CHARLOTTESVILLE | The Maryland football team could have earned a national ranking, a lead in its division and a sense of accomplishment at the season’s midpoint with a victory Saturday.
Yet just as the Terps never seem to wallow in an emotional dell for long, they cannot tolerate even a hint of prosperity, either.
Granted an opportunity to roll into a bye week with a four-game winning streak and a spot atop the ACC’s Atlantic Division, the Terrapins instead summoned the most incompetent of their multiple personalities to produce a 31-0 loss to Virginia before 50,727 at Scott Stadium.
“I don’t think anyone could have seen this coming,” center Edwin Williams said of Maryland’s first shutout since a 16-0 loss at Virginia in 2004. “They deserved to win that game. They played very well. They out-toughed us.”
It was apropos for the Bizarro Terps (4-2, 1-1 ACC), who somehow find ways to conjure up good-to-great performances against ranked teams but can still help make an inept opponent look like a national title contender.
The Cavaliers (2-3, 1-1) are not quite worthy of such a tag, but they moved down the field with ease throughout the first half. Quarterback Marc Verica, making only his third career start, found little resistance in picking apart the Terps’ defense.
Verica finished with a stout 25-for-34 performance, accounting for 226 yards and two touchdowns while infusing some hope into Virginia’s sagging season. In the process, he helped remind Maryland its incurable inconsistency will inevitably be its undoing.
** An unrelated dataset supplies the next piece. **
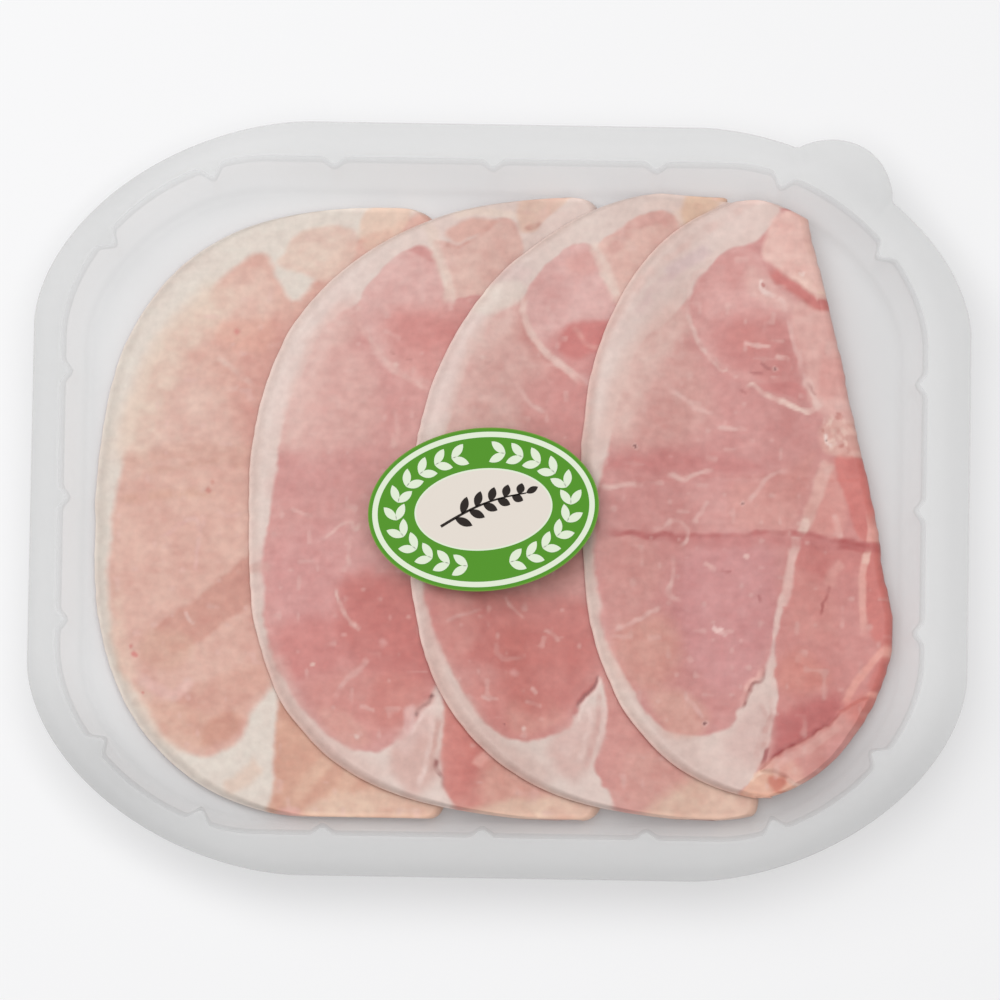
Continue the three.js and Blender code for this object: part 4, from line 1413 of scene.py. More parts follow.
# %% Last slice: fat and meat
def last_fat(c):
    """The fat, with a painted highlight along its middle and pinker margins, and the outline of the meat.
    """
    # a painted highlight along the middle of the fat rim
    c.line(
        [(45, 72), (38, 70), (28, 64), (18, 54.5), (10, 45), (5, 35), (3, 25), (2, 15)],
        3.0, (222, 199, 191), 4.0, 0.6,
    )
    c.line([(2.4, 12), (2, -8), (3, -24), (6, -36), (12, -48), (20, -57)], 1.0, (225, 203, 193), 1.6, 0.7)
    c.line(
        [(45, 77), (34, 71), (22, 62), (11, 51), (5, 39), (1.6, 24), (0, 8)],
        0.9, (218, 178, 168), 1.4, 0.55,
    )
    c.line([(19.4, 55.6), (23.9, 59.6), (30.9, 63.8)], 1.0, (208, 180, 180), 1.8, 0.6)
    c.line([(12, 46), (17, 52.5), (22, 57)], 0.99, (206, 172, 170), 1.5, 0.5)
    c.line([(31, 66), (37, 68), (43, 70)], 2.0, (224, 199, 190), 2.5, 0.6)
    rim = [
        (47, 72), (42.6, 66.4), (38.8, 64), (34.3, 62.7), (30.4, 58.4), (26.1, 53.2), (22, 47.2),
        (15.4, 41.4), (11.4, 34.1), (8.2, 22.4), (5.8, 11), (4, 2), (3.4, -7.3), (4.7, -21.3),
        (7.5, -34.1), (11.8, -42.6), (16.4, -49.5), (21, -53.8), (28.1, -54.8), (33.4, -54),
        (37.6, -51.9),
    ]
    spur = [
        (38.2, -48.5), (40.2, -46), (41.8, -42), (44.1, -39.7), (45.9, -34), (46.8, -25), (48.8, -20),
        (49, -24), (47, -31), (47, -37), (47.5, -42), (47.7, -46.3), (47.2, -50), (46.3, -53.4),
        (45.4, -57), (44.4, -60), (43, -64), (42, -72), (90, -72), (90, 84),
    ]
    c.patch(rim + spur + [(50, 78)], (203, 142, 137), 1.1, meat=1.0)


# %% Last slice: big muscle
def last_big_muscle(c):
    """Tones of the big muscle."""
    c.patch([(12, 30), (20, 42), (28, 36), (30, 20), (12, 14)], (213, 166, 157), 8.0, 0.75)
    c.line(
        [(27, 49), (20, 43.5), (15.5, 37), (11.6, 30), (9, 22), (6.6, 11)],
        3.4, (219, 184, 174), 5.0, 0.95,
    )
    c.patch(
        [(5.4, 9.6), (14, 12.6), (30, 13.6), (44, 10), (30, 8.4), (12, 8.6)], (198, 127, 123), 3.5, 0.8
    )
    c.patch([(10, -2), (30, 4), (50, 0), (50, -5), (24, -6), (6, -5.4)], (209, 152, 146), 5.0, 0.6)
    c.patch([(5, -8), (16, -7.6), (18, -20), (8, -30), (5, -20)], (209, 153, 145), 5.0, 0.7)
    c.patch([(26, -10), (46, -10), (46, -34), (34, -44), (22, -30)], (201, 139, 138), 7.0, 0.8)
    c.patch([(8, -32), (18, -26), (24, -32), (20, -44), (12, -43)], (214, 160, 146), 6.0, 0.75)
    c.patch([(17, -46), (24, -44), (31, -50), (28, -55), (21, -54)], (216, 167, 153), 3.5, 0.8)
    c.patch([(36, 6), (46, 8), (56, 14), (54, 4), (50, -4), (38, -4)], (211, 150, 141), 5.0, 0.7)


# %% Last slice: muscle right of the seam
def last_right_muscle(c):
    """The muscle at the fold, and a painted shadow above the raised flap: a dark wedge and a line."""
    right = [
        (62, 14), (59.8, 12.8), (56.6, 8.6), (54.2, 1), (51.6, -5), (50.8, -14), (49.2, -21), (47.6, -30),
        (47.1, -37), (47.5, -46), (46.3, -53.4), (44.4, -60), (46, -66), (90, -66), (90, 10), (66, 13),
    ]
    c.patch(right, (205, 138, 132), 0.9, 0.95)
    c.patch([(52, -7), (70, -7.4), (70, -12), (60, -16), (52, -14)], (200, 122, 116), 4.0, 0.8)
    c.patch([(56, 4), (60, 11), (64, 2), (62, -5), (55, -4.6)], (213, 148, 139), 3.0, 0.8)
    c.patch([(50, -14), (58, -18), (62, -28), (56, -32), (50, -26)], (212, 146, 138), 5.0, 0.7)
    c.patch([(48, -36), (54, -34), (60, -40), (54, -44), (48, -43)], (211, 138, 126), 4.0, 0.7)
    # painted shade below the crease across, as a dark band at its right
    c.patch(
        [(61, 14), (64, 14.6), (67, 10), (72, 2), (74, -6), (67, -6), (64, 2), (61, 9)],
        (207, 118, 110), 1.2, 0.9,
    )
    c.patch(
        [(68.4, -7), (78, -7), (82, -30), (80, -46), (70, -43), (72, -34), (68.6, -26)],
        (204, 117, 109), 1.8, 0.9,
    )
    # painted shadow of the raised flap on the meat above its edge: a dark wedge and a darker line
    flap_shadow_wedge = [
        (46.4, -50), (50, -48.5), (55, -46), (61, -43.5), (64, -46.5), (61.1, -49.8), (57, -52.8),
        (53, -55.8), (48.9, -58.4), (44.2, -62.4), (44.2, -60), (45.6, -56), (46.4, -53),
    ]
    c.patch(flap_shadow_wedge, (189, 105, 103), 4.0, 0.85)
    c.line(
        [(62.9, -48), (57.9, -52.2), (53.2, -55.7), (49, -58.2), (45.2, -61.2)],
        0.99, (160, 78, 78), 1.2, 1.1,
    )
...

The Terps came into the week with a chance to remain perfect in the conference and collect a second road victory in the league. They left it pondering just how they could play so poorly with so much at stake.
The sting of the atrocious performance of four weeks earlier at Middle Tennessee did not inoculate the Terps from reverting to a middling version of themselves.
“I just can’t put my finger on it,” cornerback Kevin Barnes said. “It’s been like that since I’ve been here, the last five years. It’s something I just don’t understand. I’m not sure what it is. It’s something we definitely have to work on and fight through.”
The offense displayed little life. Electric wideout Darrius Heyward-Bey’s only touch in the first half came on a desperation lateral just before the break, and the Terps did not take a snap beyond the Virginia 32.
The defense bore its share of the blame as well.
Kevin Ogletree (five receptions, 100 yards), who scored twice against the Terps two years ago, caught a 51-yard touchdown pass in the first quarter to give Virginia its first lead in nearly a month and allow the Cavaliers to join every other major-college program in completing a scoring toss this season.
More egregious was Ogletree’s 19-yard catch late in the second quarter to extend a drive. Virginia kept the possession going again when Rashawn Jackson converted a fourth-and-1 near midfield, a play that permitted Verica to continue dicing the Terps until connecting with Ogletree on a 15-yard score with 11 seconds left in the half.
A shallow cornerback corps didn’t help, especially when Barnes (helmet-to-helmet collision) and Anthony Wiseman both were limited Saturday night. But the stark reality is that Maryland did not resemble a decent team.